|
Prev: Intel plans to tackle cosmic ray threat
Next: Intel plans to tackle cosmic ray threat (actually they have been working on it for at least five years...austin)
From: austin on 8 Apr 2008 11:15 Symon, Well, Cypress, Xilinx, IBM, and many others have made it no secret that neutrons at sea level are causing upsets, and we have done something about it (and presented the papers, and shown our results). Intel has also been working very quietly on this, with much less press. I suggest that if you are not thinking about single event effects, you should be, and demanding your vendor show you the proof of their design efforts in this regard. Virtex 5 is (as of today), 144 FIT/Mb for the config bits, 95% confidence interval from 100 to 200 FIT/Mb. This is from our 400 devices located on mountain tops in France (31.029 Giga-bit-years of test time, 35 events). Compare this to a 65nm ASSP or ASIC, which is at least 1000 FIT/Mb or 1000 FIT/million gates(!). Do nothing, and it gets worse. Do something, and it gets back to where it should be. These numbers from the SELSE II conference a few years back: the industry numbers are really a lot worse, but no one will admit it. There is a reason why Xilinx FPGA devices are finding their way into many high availability and high reliability applications: we are the only choice -- there is no competition whatsoever. Austin
From: austin on 8 Apr 2008 11:58 Symon, First of all, there is no such thing as a single particle detector. Secondly, detecting the current spike (from a strike) requires a very complex circuit, itself subject to spikes (I know, we designed them for the USAF...) Thirdly, Intel has done far more than this, and deserved a better PR. Perhaps they should fire the PR firm? Austin Symon wrote: > "austin" <austin(a)xilinx.com> wrote in message > news:ftg25m$p2m2(a)cnn.xsj.xilinx.com... >> Intel has also been working very quietly on this, with much less press. >> > Hi Austin, > I wondered what were your thoughts on their patent where "The cosmic ray > detector [built into the device] is therefore designed to spot when rays > have caused interference and then tell the chip to repeat the command." ? I > guess in an FPGA it could trigger a readback to ensure the device was still > correctly configured and/or issue a user logic reset. > Cheers, Syms. > >
From: austin on 8 Apr 2008 12:07 And, Yes, in S3A, S3AN, S3D, V4, V5 we are able to either reconfigure on detection of an upset, notify the user (and they decide what to do), or in V4 and V5, correct the flipped bit without having to reconfigure (or even go to the config flash/prom). Basically, in our road show, it is detailed how the user needs to decide what to do, and at what levels, in order to meet their availability and reliability numbers.

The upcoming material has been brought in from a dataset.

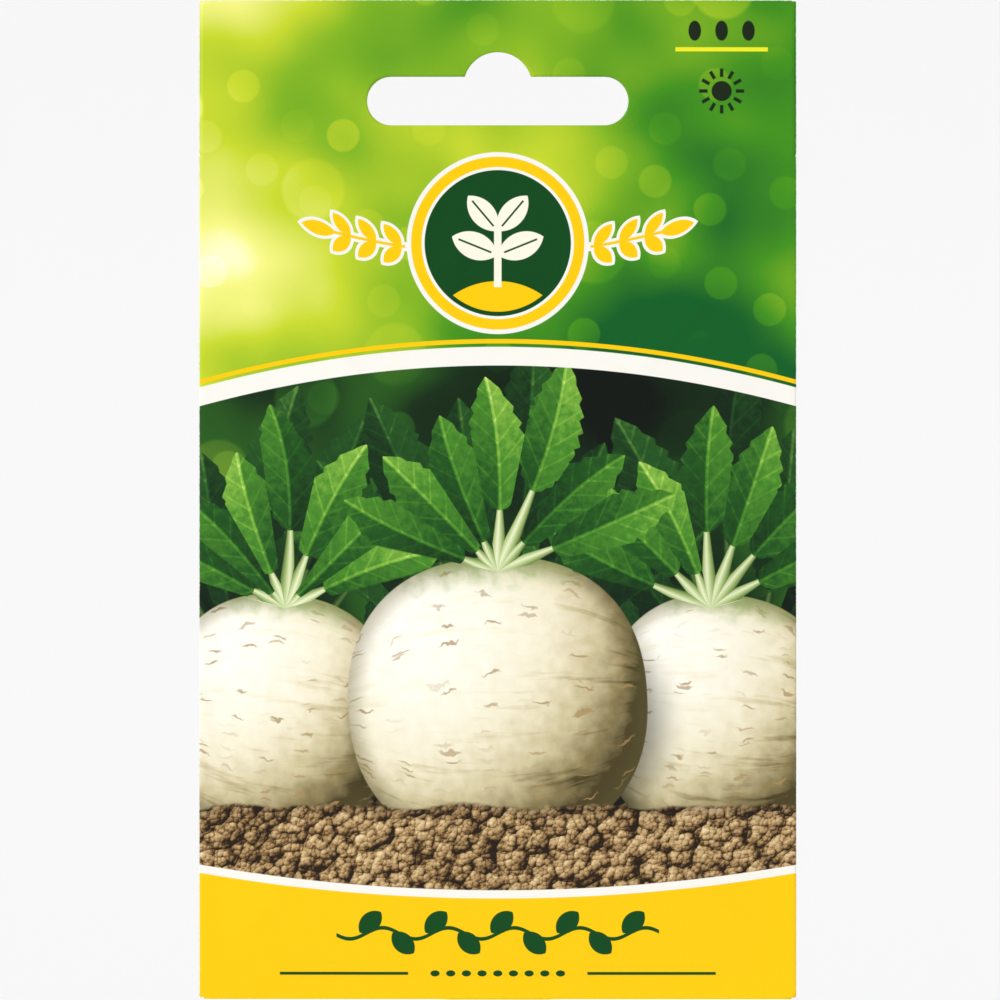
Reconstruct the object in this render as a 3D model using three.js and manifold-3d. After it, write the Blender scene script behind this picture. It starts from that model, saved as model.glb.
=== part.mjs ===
// A printed paper seed packet that hangs from a display peg.
//
// Units are millimetres. The origin is the point where the packet hangs on the peg: the top of the
// round notch in its hanging slot, halfway through the paper. +X is to the right as the front is
// seen, +Y goes from the front to the back, and +Z is up.
//
// The packet is one paper blank, folded and glued: a front panel, two back panels that lap in a
// middle seam, a header flap folded over the top and a bottom flap folded over the foot. Inside
// lies a foil-lined sachet, sealed all round, with the seeds settled in its lower part.

import * as THREE from "three";
import { mergeVertices } from "three/addons/utils/BufferGeometryUtils.js";
import Module from "manifold-3d";

const wasm = await Module();
wasm.setup();

// ---- Driving dimensions ---------------------------------------------------------------------

const packetWidth = 80;
const packetHeight = 134;
const paper = 0.15; // thickness of the printed paper
const glue = 0.05; // thickness of a glue film
const halfGap = glue / 2; // from the packet's middle plane to the paper on either side of it

const slotWidth = 35;
const slotHeight = 6.5;
const notchRadius = 4.6;
const slotShoulder = 3.3; // how far the notch rises above the slot's straight upper edge
const notchBelowTop = 7; // from the packet's top edge down to the top of the notch

const top = notchBelowTop;
const bottom = top - packetHeight;
const side = packetWidth / 2;

const backTop = -14; // the upper edge of the back panels, below the slot
const headerFlapEnd = -27;
const headerStepStart = -12; // where the header flap starts to step over the back panels
const headerStepEnd = -13.6;
const bottomFlapEnd = bottom + 12;
const backFoot = bottom + 0.4; // the back panels stop just inside the bottom fold
const flapSide = side - 0.6; // the flaps are a little narrower than the packet

const lapHalf = 6; // the two back panels lap by twice this in the middle
const lapRampStart = -8.5;
const lapRampEnd = -6.5;
const lapClear = 0.2; // the flaps stay raised this far past the free edge of the lap
const seamGlueHalf = 4.5;
const flapGlueHalf = 37.5;
const headerGlueStart = headerFlapEnd + 1.5; // the glue stops short of each flap's free edge
const bottomGlueEnd = bottomFlapEnd - 1;
const headerGlueInset = 1.5; // and short of the header's own edges
const slotGlueInset = 0.6; // and short of the slot all round
const seamGlueInset = 1; // and short of the back seam's ends

// The filled chamber, which bulges equally to the front and the back.
const chamberHalfWidth = 37.5;
const chamberFoot = -124.5;
const chamberTop = -17;
const chamberBulge = 1.85;

// The sachet.
const film = 0.08;
const filmHalfGap = 0.005; // the two films lie face to face in the seals
const sachetHalfWidth = 33;
const sachetFoot = -121;
const sachetTop = -31;
const sealWidth = 5;
const sachetBulge = 1.5;

// The seeds that lie on top of the fill, in one layer next to the front film.
const seedColumns = 14;
const seedRows = 3;
const seedPitch = 3;
const seedLength = 2.6;
const seedWidth = 1.3;
const seedThickness = 0.85;
const seedLayerDepth = -0.5;
const fillTop = -75;

// ---- Curved sheets --------------------------------------------------------------------------

// Depth of a pillow at (x, z): full in the middle, zero at its outline, fullest low down because
// the contents settle. The power terms set how steeply it leaves the foot and the top.
function pillow(x, z, halfWidth, foot, head, depth, flatness, rise, fall) {
  const across = Math.abs(x) / halfWidth;
  const up = (z - foot) / (head - foot);
  if (across >= 1 || up <= 0 || up >= 1) return 0;
  const peak = rise / (rise + fall);
  const highest = peak ** rise * (1 - peak) ** fall;
  return (depth * (1 - across ** flatness) * up ** rise * (1 - up) ** fall) / highest;
}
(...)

Mitigation is part hardware, part system architecture, and part software. Depending on what you are doing, and how long you can tolerate being "off-line" there are different solutions. They are: -just reconfigure, start fresh -just fix the bit flip, continue on (as a flip does nothing 90% of the time, and seldom causes anything to 'crash') -fix the bit flip and reset or go back to a check point/known states -use dual redundancy, and check for agreement (if a fault is not tolerated - like in banking, accounting) repeat if no agreement -use full triple modular redundancy (when it must be correct, and 100% available), also scrub to fix bits that may flip so flips are not allowed to accumulate All methods are used by our customers, and they all work. We have reference designs and support for these models. And they can be tested by reconfiguring to flip bits while operating. One heck of a lot cheaper than using a proton beam, or neutron beam .... and more complete (we have folks who flip each bit, one by one, and prove their system meets its requirements). Austin
From: Jon Elson on 8 Apr 2008 15:15 Symon wrote: > "austin" <austin(a)xilinx.com> wrote in message > news:ftg25m$p2m2(a)cnn.xsj.xilinx.com... > >>Intel has also been working very quietly on this, with much less press. >> > > Hi Austin, > I wondered what were your thoughts on their patent where "The cosmic ray > detector [built into the device] is therefore designed to spot when rays > have caused interference and then tell the chip to repeat the command." ? I > guess in an FPGA it could trigger a readback to ensure the device was still > correctly configured and/or issue a user logic reset. > Cheers, Syms. > > Boy, I saw that text, too, and really wondered about how reliable such a procedure would be. If the state of flip-flops or dynamic memories are altered, repeating the previous instruction operation would be worthless. There is SO much more area in high-end CPUs devoted to memory and much less to logic functions, I would expect memory corruption to be the most probable fault. Jon
From: Colin Paul Gloster on 10 Apr 2008 07:26
Austin posted: |------------------------------------------------------------------------| |"[..] | | | |[..] they can be tested | |by reconfiguring to flip bits while operating. One heck of a lot cheaper| |than using a proton beam, or neutron beam .... and more complete (we | |have folks who flip each bit, one by one, and prove their system meets | |its requirements)." | |------------------------------------------------------------------------| Logical testing will not match checking whether real radiation respects your model of the system. One transient can defeat the outcome of clocked triply modularly redundant voters. Sincerely, Colin Paul Gloster, unemployed and cold |